JAKARTASATU– Adanya banyak rencana untuk memaksimalkan infrastruktur yang ada di Indonesia di rezim Joko Widodo dianggap tidak terlihat hasilnya. Mantan Anggota DPR RI pun meminta rencana-renacana itu segera disetop.
Menurutnya, selain tidak terlihat rillnya, juga nampak tidak adanya kontrol untuk mengimplementasikannya. Sehingga menurut mantan Anggota DPR tersebut tidak akan ada manfaat jika dilanjutkan.
“Infrastruktur dananya itu didapat dari Cina. Sebab dari Barat tidak dapat. Dan ini masuk ke dalam politik pembangunan.

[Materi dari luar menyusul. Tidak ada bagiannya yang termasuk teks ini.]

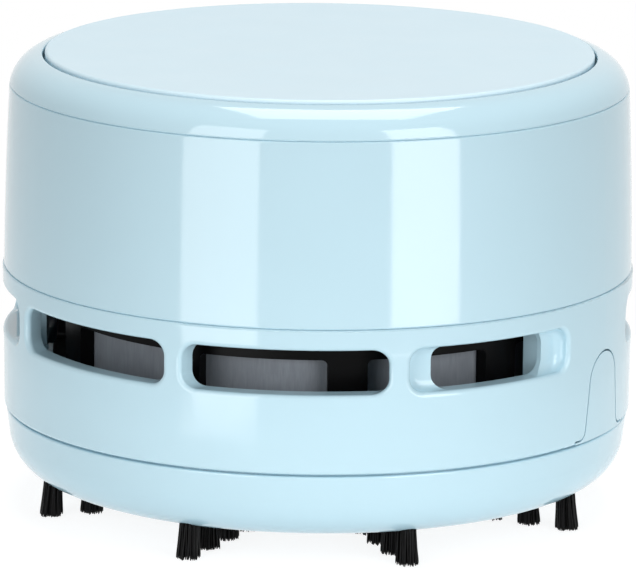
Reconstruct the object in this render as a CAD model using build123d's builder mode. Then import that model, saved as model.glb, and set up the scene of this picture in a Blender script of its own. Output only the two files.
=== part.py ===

Ini harus segera dihentikan. Sebab tidak ada kontrolnya. Dan juga tidak ada manfaatnya untuk kita,” sampai Djoko Edhi Abdurrahman, Senin (21/08/2017), di Jakarta.
Namun, nampaknya untuk menutupi “kekurangan” dana tersebut pemerintah lantas mencari dana lainnya, yakni misalkan melalui program pengampunan pajak. Hal diambil menurutnya untuk mengantisipasi defisit.
“Takut defisit maka muncullah Tax Amnesty (TAY. Ini ide ketiga dari Luhut. Kekurangan atas defisit itu sekitar 166 triliun. Namun kan di awal sempat gagal. Akhirnya berutang kembali,” tambahnya.
Kemudian masuknya Sri Mulyani untuk coba mengatasinya. Tetapi antara rezim ini dengan rezim lalu menurutnya justru tidak sinkron. Sehingga muncullah “peringatan”.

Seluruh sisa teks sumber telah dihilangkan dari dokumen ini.